Mistaken historical pride – some examples

British writers I have read wrote thus. Indians pray to hundreds of gods, as well as to stones and trees. (Each Indian will pray to a few well-chosen manifestations of the one and only God of the universe.) Indians are afraid of the sea. (How is it that they were one of the great seafaring peoples of the world?) Alexander conquered India (without crossing the River Indus?) Hinduism is not more than 1,500 years old. Evidence? (How old are the so-called ‘desert’ religions of the Middle East?)

In examining the relative ages of our cultures, one needs to realise that, in the 19th century, racism-cum-colonialism led to futile attempted revisions of the previously-accepted historical record, to assert the superiority of the ‘Aryan’ people of Europe, and the primacy of their chosen cultural ancestor. Further, did not the culture of the non-Semitic Sumerians precede those of the Semitic people of the Middle East by a few thousand years? The culture of Mohenjo-Daro/Harappa seems quite old. And Indian maths (remember who discovered the zero?) seems to have a long history.
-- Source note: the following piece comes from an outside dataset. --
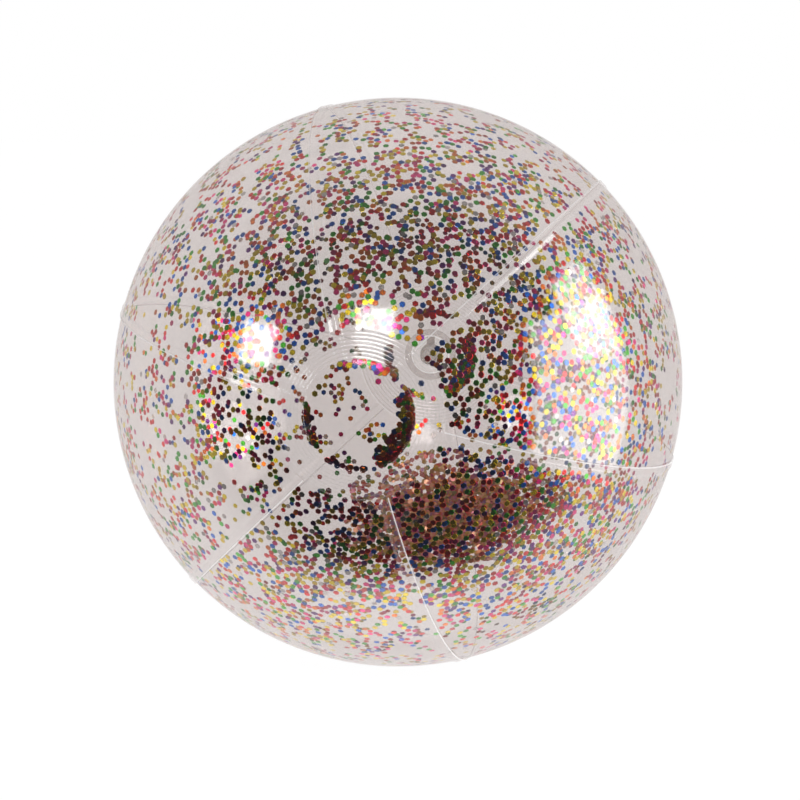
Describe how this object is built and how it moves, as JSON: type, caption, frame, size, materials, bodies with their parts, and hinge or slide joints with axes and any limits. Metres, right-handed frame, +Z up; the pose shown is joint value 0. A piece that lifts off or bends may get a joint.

All this reflects false pride in the relative superiority of the European ‘Aryan.’ But then, the Chinese were believed to be the most advanced people technologically up to about 1,500 AD. The Persians were said to have had a 1,000 history of excellence in the arts. Muslim architecture in Central Asia – has it been bettered? There also seem to be many small cultures which had advanced philosophies – for example, the Mayan culture.

The reality is that all asserted superiority can only be temporary. Look at what happened to the great empires of history. Perhaps mankind cannot overcome the influences of our planets, since both planets and people are made of the same substance, stardust, and are thereby closely and inescapably linked in our respective trajectories!